=== Directions ===
Print verbatim the opening line of the material and every subsequent line through the one containing "colour = tree.blend(tree.times(aged, 0.90), colour, AGED_MILK)".

+ + + +

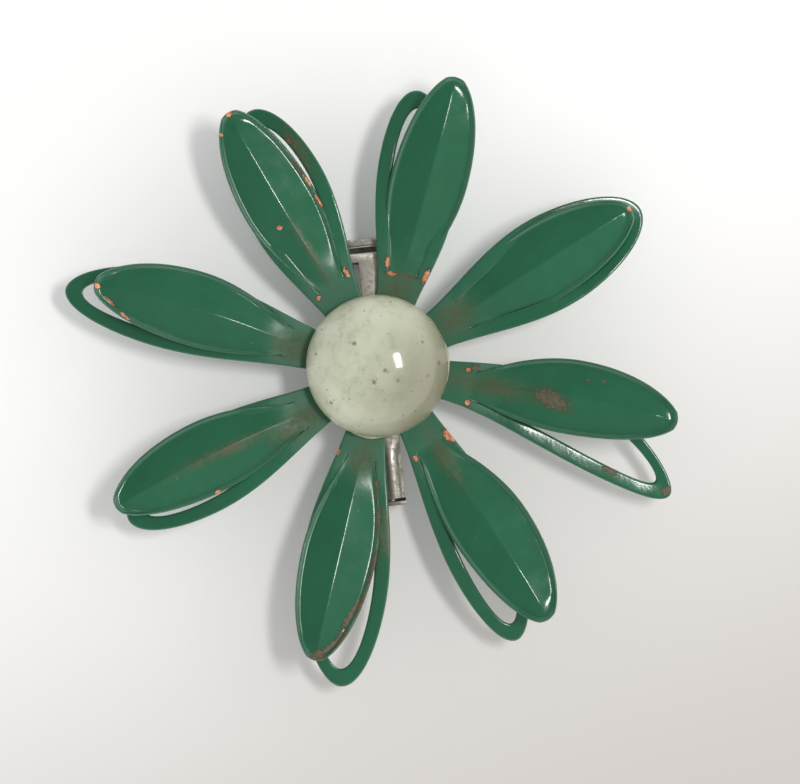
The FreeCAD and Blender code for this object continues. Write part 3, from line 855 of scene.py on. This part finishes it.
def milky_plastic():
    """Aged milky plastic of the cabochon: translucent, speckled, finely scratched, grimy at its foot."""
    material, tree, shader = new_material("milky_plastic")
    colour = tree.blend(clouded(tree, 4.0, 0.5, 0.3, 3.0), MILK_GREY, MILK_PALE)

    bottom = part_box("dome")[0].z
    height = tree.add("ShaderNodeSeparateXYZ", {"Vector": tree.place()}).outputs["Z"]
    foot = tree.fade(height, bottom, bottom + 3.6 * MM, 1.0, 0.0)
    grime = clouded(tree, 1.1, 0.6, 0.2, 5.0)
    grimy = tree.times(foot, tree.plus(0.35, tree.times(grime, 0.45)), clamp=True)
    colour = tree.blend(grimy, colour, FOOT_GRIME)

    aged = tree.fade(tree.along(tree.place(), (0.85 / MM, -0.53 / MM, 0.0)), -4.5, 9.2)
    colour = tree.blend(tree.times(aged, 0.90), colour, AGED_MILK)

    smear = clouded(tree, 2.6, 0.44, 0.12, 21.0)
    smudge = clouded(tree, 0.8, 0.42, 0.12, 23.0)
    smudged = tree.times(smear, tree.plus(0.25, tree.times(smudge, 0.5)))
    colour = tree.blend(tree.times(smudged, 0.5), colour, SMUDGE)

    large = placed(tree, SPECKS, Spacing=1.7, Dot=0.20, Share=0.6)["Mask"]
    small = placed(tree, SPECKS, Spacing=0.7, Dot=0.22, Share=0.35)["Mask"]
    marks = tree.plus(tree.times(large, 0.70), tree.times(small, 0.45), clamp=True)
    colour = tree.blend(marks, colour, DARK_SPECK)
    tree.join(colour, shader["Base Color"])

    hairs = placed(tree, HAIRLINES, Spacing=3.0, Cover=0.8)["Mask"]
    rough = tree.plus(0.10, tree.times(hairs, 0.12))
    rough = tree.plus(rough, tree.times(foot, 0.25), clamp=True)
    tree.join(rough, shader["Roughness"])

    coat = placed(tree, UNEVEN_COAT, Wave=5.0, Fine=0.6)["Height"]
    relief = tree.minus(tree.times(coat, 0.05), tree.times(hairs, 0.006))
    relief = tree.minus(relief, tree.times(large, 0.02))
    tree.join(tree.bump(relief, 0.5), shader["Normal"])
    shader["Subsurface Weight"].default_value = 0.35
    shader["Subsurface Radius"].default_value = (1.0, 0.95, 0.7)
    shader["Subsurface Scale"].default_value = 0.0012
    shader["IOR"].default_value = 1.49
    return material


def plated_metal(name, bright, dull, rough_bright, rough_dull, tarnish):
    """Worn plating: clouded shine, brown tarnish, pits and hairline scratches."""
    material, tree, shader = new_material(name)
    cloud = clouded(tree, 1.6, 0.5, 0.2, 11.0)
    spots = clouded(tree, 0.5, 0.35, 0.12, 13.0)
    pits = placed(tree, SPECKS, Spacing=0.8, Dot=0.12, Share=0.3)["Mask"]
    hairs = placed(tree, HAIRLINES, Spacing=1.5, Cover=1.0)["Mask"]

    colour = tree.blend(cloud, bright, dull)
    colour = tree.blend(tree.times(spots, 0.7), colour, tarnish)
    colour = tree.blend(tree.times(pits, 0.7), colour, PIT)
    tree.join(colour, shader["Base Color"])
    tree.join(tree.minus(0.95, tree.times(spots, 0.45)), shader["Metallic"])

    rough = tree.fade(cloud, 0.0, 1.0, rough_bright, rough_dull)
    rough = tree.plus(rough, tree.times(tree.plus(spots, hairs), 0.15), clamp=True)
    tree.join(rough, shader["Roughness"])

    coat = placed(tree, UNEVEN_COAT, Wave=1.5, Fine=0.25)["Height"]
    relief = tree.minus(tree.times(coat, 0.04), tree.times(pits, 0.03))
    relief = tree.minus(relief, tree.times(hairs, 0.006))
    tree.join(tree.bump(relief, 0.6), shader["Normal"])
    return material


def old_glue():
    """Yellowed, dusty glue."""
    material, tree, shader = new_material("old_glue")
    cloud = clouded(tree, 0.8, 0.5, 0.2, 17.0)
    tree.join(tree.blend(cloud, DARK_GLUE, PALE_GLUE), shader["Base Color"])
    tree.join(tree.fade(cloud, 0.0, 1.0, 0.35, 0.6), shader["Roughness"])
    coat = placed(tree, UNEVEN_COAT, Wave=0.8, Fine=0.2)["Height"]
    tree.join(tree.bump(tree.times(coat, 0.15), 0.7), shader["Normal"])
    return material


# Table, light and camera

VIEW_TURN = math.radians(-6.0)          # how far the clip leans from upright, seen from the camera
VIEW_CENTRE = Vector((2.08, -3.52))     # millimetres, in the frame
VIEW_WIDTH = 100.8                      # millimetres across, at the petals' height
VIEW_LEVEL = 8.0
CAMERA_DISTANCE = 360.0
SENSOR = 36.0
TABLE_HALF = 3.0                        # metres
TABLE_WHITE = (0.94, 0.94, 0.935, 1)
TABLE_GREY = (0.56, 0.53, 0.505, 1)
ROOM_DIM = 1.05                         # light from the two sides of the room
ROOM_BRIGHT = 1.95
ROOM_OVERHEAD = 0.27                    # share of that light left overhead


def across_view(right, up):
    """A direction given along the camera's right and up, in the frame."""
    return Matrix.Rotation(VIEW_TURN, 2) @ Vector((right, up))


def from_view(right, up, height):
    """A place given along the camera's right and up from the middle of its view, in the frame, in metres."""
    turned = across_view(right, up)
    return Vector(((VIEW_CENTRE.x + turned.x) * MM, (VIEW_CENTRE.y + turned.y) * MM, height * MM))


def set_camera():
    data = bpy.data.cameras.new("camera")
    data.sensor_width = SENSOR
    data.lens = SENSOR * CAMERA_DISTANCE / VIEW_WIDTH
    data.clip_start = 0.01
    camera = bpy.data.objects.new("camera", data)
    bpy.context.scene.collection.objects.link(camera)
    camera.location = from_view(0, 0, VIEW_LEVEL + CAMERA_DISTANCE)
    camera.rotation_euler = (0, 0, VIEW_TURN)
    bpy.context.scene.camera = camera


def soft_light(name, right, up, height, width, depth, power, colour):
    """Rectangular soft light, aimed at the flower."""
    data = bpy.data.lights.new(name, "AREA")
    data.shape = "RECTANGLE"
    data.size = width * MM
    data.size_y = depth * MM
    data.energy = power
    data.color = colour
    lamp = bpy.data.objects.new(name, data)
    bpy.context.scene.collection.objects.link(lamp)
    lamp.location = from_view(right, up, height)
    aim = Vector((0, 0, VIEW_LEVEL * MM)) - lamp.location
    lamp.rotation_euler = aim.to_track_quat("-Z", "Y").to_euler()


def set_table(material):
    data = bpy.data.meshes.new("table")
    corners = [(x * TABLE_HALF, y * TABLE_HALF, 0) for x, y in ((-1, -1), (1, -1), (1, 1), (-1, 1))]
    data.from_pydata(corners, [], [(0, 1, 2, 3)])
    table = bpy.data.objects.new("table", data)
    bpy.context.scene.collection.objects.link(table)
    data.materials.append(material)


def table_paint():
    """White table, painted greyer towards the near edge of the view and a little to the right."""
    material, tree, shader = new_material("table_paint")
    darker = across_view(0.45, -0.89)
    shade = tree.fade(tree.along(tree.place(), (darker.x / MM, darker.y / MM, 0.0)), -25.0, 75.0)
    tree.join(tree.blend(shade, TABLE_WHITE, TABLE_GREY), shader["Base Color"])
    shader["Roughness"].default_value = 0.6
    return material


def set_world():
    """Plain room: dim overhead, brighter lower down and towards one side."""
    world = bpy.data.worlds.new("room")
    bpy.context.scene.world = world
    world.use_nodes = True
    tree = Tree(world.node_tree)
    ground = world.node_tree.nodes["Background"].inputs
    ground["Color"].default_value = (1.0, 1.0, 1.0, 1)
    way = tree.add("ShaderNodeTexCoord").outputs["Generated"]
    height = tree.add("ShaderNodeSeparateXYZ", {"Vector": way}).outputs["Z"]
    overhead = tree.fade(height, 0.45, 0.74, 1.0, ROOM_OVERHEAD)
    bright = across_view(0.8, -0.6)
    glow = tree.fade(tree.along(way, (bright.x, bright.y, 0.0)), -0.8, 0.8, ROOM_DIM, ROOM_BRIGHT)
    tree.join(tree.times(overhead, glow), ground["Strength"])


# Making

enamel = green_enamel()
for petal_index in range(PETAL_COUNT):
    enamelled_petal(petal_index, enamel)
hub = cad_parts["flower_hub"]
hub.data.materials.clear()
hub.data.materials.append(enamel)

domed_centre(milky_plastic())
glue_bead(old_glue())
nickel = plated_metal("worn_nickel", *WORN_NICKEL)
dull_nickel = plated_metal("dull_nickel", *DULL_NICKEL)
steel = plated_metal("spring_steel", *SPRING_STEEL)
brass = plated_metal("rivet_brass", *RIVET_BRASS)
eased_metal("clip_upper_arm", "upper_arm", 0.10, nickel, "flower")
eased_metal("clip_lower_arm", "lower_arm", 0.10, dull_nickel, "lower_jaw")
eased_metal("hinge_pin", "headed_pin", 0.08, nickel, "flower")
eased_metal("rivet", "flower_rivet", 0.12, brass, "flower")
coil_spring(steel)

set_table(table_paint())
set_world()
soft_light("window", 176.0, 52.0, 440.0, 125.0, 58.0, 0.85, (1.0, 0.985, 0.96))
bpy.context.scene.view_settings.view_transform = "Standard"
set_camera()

+ + + +

=== Completed task ===
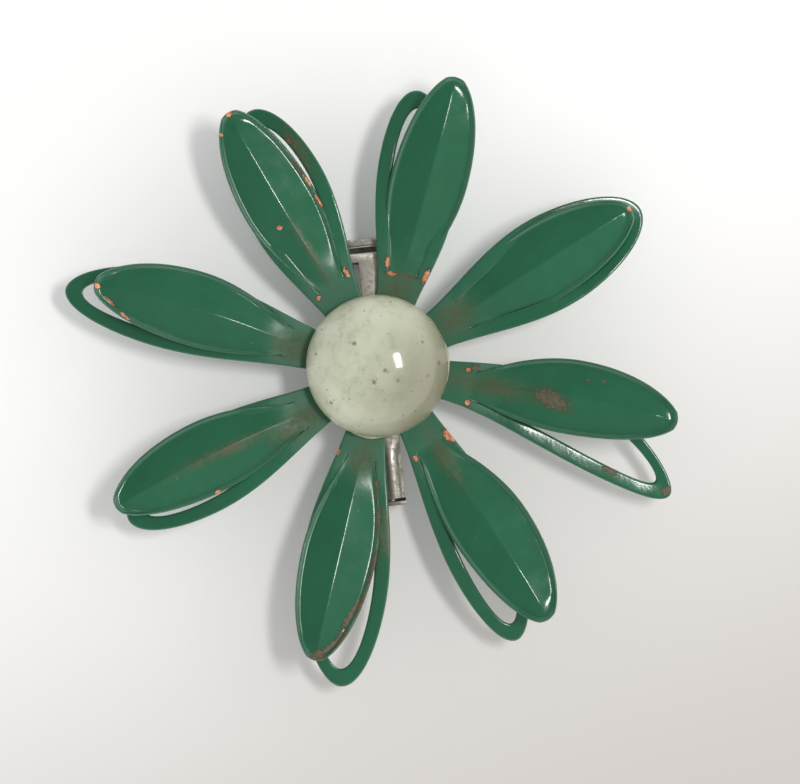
The FreeCAD and Blender code for this object continues. Write part 3, from line 855 of scene.py on. This part finishes it.
def milky_plastic():
    """Aged milky plastic of the cabochon: translucent, speckled, finely scratched, grimy at its foot."""
    material, tree, shader = new_material("milky_plastic")
    colour = tree.blend(clouded(tree, 4.0, 0.5, 0.3, 3.0), MILK_GREY, MILK_PALE)

    bottom = part_box("dome")[0].z
    height = tree.add("ShaderNodeSeparateXYZ", {"Vector": tree.place()}).outputs["Z"]
    foot = tree.fade(height, bottom, bottom + 3.6 * MM, 1.0, 0.0)
    grime = clouded(tree, 1.1, 0.6, 0.2, 5.0)
    grimy = tree.times(foot, tree.plus(0.35, tree.times(grime, 0.45)), clamp=True)
    colour = tree.blend(grimy, colour, FOOT_GRIME)

    aged = tree.fade(tree.along(tree.place(), (0.85 / MM, -0.53 / MM, 0.0)), -4.5, 9.2)
    colour = tree.blend(tree.times(aged, 0.90), colour, AGED_MILK)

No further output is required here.